O drama acompanha a vida de Juscelino (José Maria Alves), órfão e filho de pescadores que segue a perigosíssima profissão do pai: mergulha com bomba para pegar lagostas. Empenhado, o jovem tem o sonho de ter seu próprio barco e, para tanto, trabalha duro ao lado do veterano João (Chico Diaz). Apenas uma coisa o distrai: o amor por Ana (Rúbia Rafaelle da Silva). O problema é que a paixão não é correspondida - Ana quer mais da vida que ser esposa de pescador - e Juscelino enxerga seu futuro ali mesmo, levando a vida de forma tão regular quanto as marés.
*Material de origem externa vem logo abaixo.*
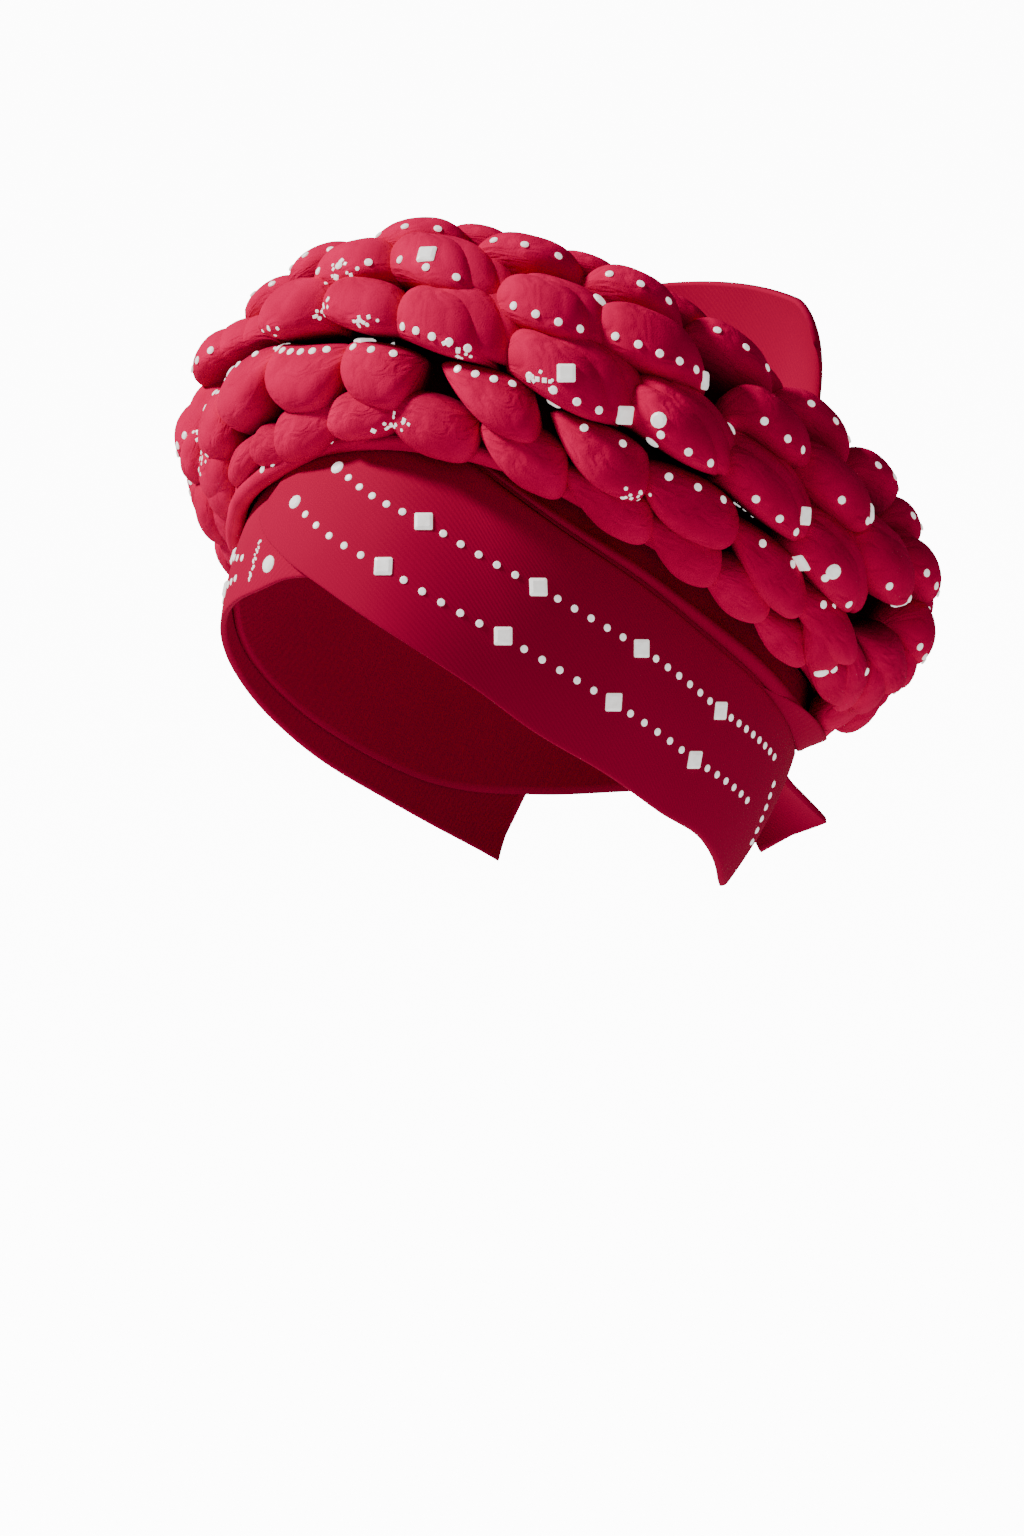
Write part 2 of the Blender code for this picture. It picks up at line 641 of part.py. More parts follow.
def back_tail(material):
    """The pointed end of the cloth, which comes out under the side wrap at the nape and hangs."""
    rows = np.array(TAIL_SECTIONS, float)
    read = smooth_table(np.column_stack([np.linspace(0, 1, len(rows)), rows]))
    lines = read(np.linspace(0, 1, 9))
    share = np.linspace(0, 1, 6)
    turn = lines[:, 0:1] + (lines[:, 1:2] - lines[:, 0:1]) * share
    drop = lines[:, 2:3] + (lines[:, 3:4] - lines[:, 2:3]) * share
    lift = CAP_CLOTH + GAP + (lines[:, 4:5] + (lines[:, 5:6] - lines[:, 4:5]) * share) * TAIL_LIFT
    points = on_head(turn, drop * BAND_DROP, lift)
    tail = new_object("back_tail", points.reshape(-1, 3), grid_faces(9, 6)[:, ::-1], material)
    add_wall(tail, TAIL_CLOTH)
    return tail


def surface_of(thing):
    """The finished faces of a piece, as a tree that answers rays."""
    bpy.context.view_layer.update()
    graph = bpy.context.evaluated_depsgraph_get()
    evaluated = thing.evaluated_get(graph)
    mesh = evaluated.to_mesh()
    mesh.calc_loop_triangles()
    points = [vertex.co.copy() for vertex in mesh.vertices]
    faces = [tuple(triangle.vertices) for triangle in mesh.loop_triangles]
    evaluated.to_mesh_clear()
    return BVHTree.FromPolygons(points, faces)


def set_stone(name, shape, size, surface, above, inwards, material):
    """A cut stone with a flat table, laid flat on the surface that a ray meets from a point above it."""
    inwards = Vector(inwards).normalized()
    middle, normal, _, _ = surface.ray_cast(Vector(above), inwards)
    outwards = (normal - inwards * 1.2).normalized()
    turn = outwards.to_track_quat("Z", "Y").to_matrix()
    half = size / 2
    square = shape == "square"
    tallest = 0.0
    for ring in (0.25, 0.50, 0.80, 1.06):
        for step in range(36):
            angle = math.tau * step / 36
            across, along = math.cos(angle), math.sin(angle)
            reach = half * ring / (max(abs(across), abs(along)) if square else 1.0)
            spot = middle + turn @ Vector((reach * across, reach * along, 0.0))
            touch, _, _, _ = surface.ray_cast(spot + outwards * RAY_START, -outwards)
            if touch is not None:
                tallest = max(tallest, (touch - spot).dot(outwards))

    sides = 4 if square else 10
    radius = half * math.sqrt(2) if square else half
    thick = SQUARE_THICK if square else ROUND_THICK
    mesh = bpy.data.meshes.new(name)
    form = bmesh.new()
    bmesh.ops.create_cone(
        form, cap_ends=True, segments=sides, radius1=radius, radius2=radius * 0.62, depth=thick * 0.6
    )
    if square:
        bmesh.ops.rotate(form, verts=form.verts, matrix=Matrix.Rotation(math.pi / 4, 3, "Z"))
    bmesh.ops.translate(form, verts=form.verts, vec=(0, 0, thick * 0.7))
    under = [face for face in form.faces if face.normal.z < -0.9]
    drawn = bmesh.ops.extrude_face_region(form, geom=under)
    bmesh.ops.delete(form, geom=under, context="FACES_ONLY")
    moved = [v for v in drawn["geom"] if isinstance(v, bmesh.types.BMVert)]
    bmesh.ops.translate(form, verts=moved, vec=(0, 0, -thick * 0.4))
    bmesh.ops.recalc_face_normals(form, faces=form.faces)
    form.to_mesh(mesh)
    form.free()
    stone = bpy.data.objects.new(name, mesh)
    stone.data.materials.append(material)
    stone.location = middle + outwards * (tallest + STONE_GAP)
    stone.rotation_euler = turn.to_euler()
    COLLECTION.objects.link(stone)
    return stone


def band_stones(left, right, material):
    surfaces = {"left": surface_of(left), "right": surface_of(right)}
    for number, (side, turn, share) in enumerate(BAND_SQUARES, start=1):
        above = on_head(turn, share * BAND_DROP, RAY_START)
        inwards = on_head(turn, share * BAND_DROP, 0.0) - above
        name = f"stone_band_{side}_{number}"
        set_stone(name, "square", SQUARE_STONE, surfaces[side], above, inwards, material)
    for name, side, turn, share, size in BAND_ROUNDS:
        above = on_head(turn, share * BAND_DROP, RAY_START)
        inwards = on_head(turn, share * BAND_DROP, 0.0) - above
        set_stone(f"stone_band_{name}", "round", ROUND_STONE * size, surfaces[side], above, inwards, material)


def crown_stones(crown, material):
    surface = surface_of(crown)
    for number, (shape, turn, across, share) in enumerate(CROWN_STONES, start=1):
        core, middle, half_height, _ = (float(part) for part in ring_section(np.array(float(turn))))
        sine, cosine = math.sin(math.radians(across)), math.cos(math.radians(across))
        base = from_ring(float(turn), core, middle)
        above = from_ring(
            float(turn), core + 2 * RAY_START * cosine, middle + (half_height + RAY_START) * sine
        )
        size = (SQUARE_STONE if shape == "square" else ROUND_STONE) * share
        set_stone(f"stone_crown_{shape}_{number}", shape, size, surface, above, base - above, material)


def start_scene():
    for thing in list(bpy.data.objects):
        bpy.data.objects.remove(thing, do_unlink=True)


def plain_material(name, colour, roughness):
    material = bpy.data.materials.new(name)
    material.use_nodes = True
    shader = material.node_tree.nodes["Principled BSDF"]
    shader.inputs["Base Color"].default_value = (*colour, 1.0)
    shader.inputs["Roughness"].default_value = roughness
    shader.inputs["Metallic"].default_value = 0.0
    return material


start_scene()
COLLECTION = bpy.data.collections.new("pleated_turban")
bpy.context.scene.collection.children.link(COLLECTION)

crimson = plain_material("crimson crepe", (0.46, 0.006, 0.045), 0.85)
stone_glass = plain_material("clear stone", (0.72, 0.70, 0.70), 0.12)

inner_cap(crimson)
under = CAP_CLOTH + GAP
over = under + BAND_CLOTH + GAP
right_band = band(
    "front_band_right",
    RIGHT_BAND_SECTIONS,
    lambda share: np.full_like(share, under),
    crimson,
    steps=28,
    across_steps=8,
    leftwards=False,
)
left_band = band(
    "front_band_left",
    LEFT_BAND_SECTIONS,
    lambda share: under + (over - under) * ease((0.46 - share) / 0.16),
    crimson,
    steps=36,
    across_steps=8,
    leftwards=True,
)
side_wrap(crimson)
crown = puff_crown(crimson)
back_fan(crimson)
back_tail(crimson)
band_stones(left_band, right_band, stone_glass)
crown_stones(crown, stone_glass)
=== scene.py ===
"""A pleated turban in crimson crepe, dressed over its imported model.

Everything is in metres in the model's own frame: origin at the inside top of the fitted cap, +Z up, the
face towards -Y and the wearer's left towards +X. Two round systems carry the shapes. The head form is a
pair of half ellipsoids, on which cap, bands and side wrap lie at named offsets. The crown ring has its own
tilted frame, in which a puff is placed by turn (degrees round the ring, 0 at the front, 90 at the wearer's
left) and across (degrees round the ring's section, 0 outermost, 90 on top).
"""

import math
import bpy
import numpy as np
from mathutils import Matrix, Vector
from mathutils.bvhtree import BVHTree


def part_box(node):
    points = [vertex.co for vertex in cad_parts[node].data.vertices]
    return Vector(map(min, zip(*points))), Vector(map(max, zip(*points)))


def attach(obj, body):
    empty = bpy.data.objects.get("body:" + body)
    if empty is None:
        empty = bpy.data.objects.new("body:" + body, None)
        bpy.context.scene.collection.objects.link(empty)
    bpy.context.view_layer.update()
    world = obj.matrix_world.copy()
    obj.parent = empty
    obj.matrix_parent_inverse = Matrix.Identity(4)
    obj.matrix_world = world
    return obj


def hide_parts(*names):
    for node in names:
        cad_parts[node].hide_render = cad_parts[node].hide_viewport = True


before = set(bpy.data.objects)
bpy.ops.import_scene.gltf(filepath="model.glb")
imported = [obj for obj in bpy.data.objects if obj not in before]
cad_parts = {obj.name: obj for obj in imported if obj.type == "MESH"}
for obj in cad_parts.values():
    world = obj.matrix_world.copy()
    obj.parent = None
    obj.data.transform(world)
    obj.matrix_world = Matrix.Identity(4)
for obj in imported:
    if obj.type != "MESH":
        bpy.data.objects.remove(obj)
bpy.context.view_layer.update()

# the head form
HEAD_HALF_WIDTH = 0.078
HEAD_HALF_LENGTH = 0.098
HEAD_UPPER_HALF = 0.100
HEAD_LOWER_HALF = 0.108

# cloth and clearances
CAP_CLOTH = 0.0018
BAND_CLOTH = 0.0022
FAN_CLOTH = 0.0026
TAIL_CLOTH = 0.0022
GAP = 0.0005
BAND_DROP = 0.178

# the crown ring
RING_BACK = 0.026
RING_DROP = 0.0575
RING_TILT = 38.0
RING_HIGH_SIDE = 16.0
RING_REACH = 0.122
RING_TOP = 0.040
RING_HEM = 0.040
RING_OUTER_HALF = 0.029
RING_INNER_HALF = 0.030
PIT_DEPTH = 0.016
PIT_FLOOR = 0.021
PUFF_DEPTH = 0.020
HEM_SINK = 0.011
PUFF_END = 0.35
FULLNESS = 1.06
DOME_HEIGHT = 1.16
TOP_HEIGHT = 1.18
BELLY_HEIGHT = 1.08
HEM_TUCK = 0.008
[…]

Com orçamento enxuto, a produção contou exclusivamente com locações reais e um elenco amador, formado por pessoas que realmente vivem ali, na pequena Baía Formosa. Os únicos nomes conhecidos são os de Chico Diaz (Os Matadores) e Phelippe Haagensen (Cidade de Deus), mas os demais integrantes do elenco principal não fazem feio. Prova dessa ajuda em âmbito municipal ao filme são os créditos... devem haver uns mil nomes ali, pelo menos!

O roteiro é bem trabalhado, cria interesse e insere conflitos nos momentos certos, fazendo com que as crenças sobre o protagonista mudem aos poucos. A competição com um "bugueiro" local (Haagensen), pelo lugarzinho na sala de Ana na hora da novela, por exemplo, dá uma injeção de ousadia no coração de Juscelino, criando momentos memoráveis na segunda metade do filme. Contá-los arruinaria gratas surpresas, mas vale dizer que são algumas das cenas mais cheias de agonia consumista do cinema nacional recente.

Mas a preocupação de Mikhanovsky não é puramente estética ou narrativa, assim como suas intenções não são apenas o registro do "exótico" Brasil. Ao se entranhar na vida desses brasileiros que tiram seu sustento do mais caro fruto do mar existente em nossas peixarias, o cineasta nos traz uma realidade difícil de engolir. A que custo chega o belo crustáceo à mesa dos afortunados? Com a pergunta, fica evidente o parentesco russo da produção.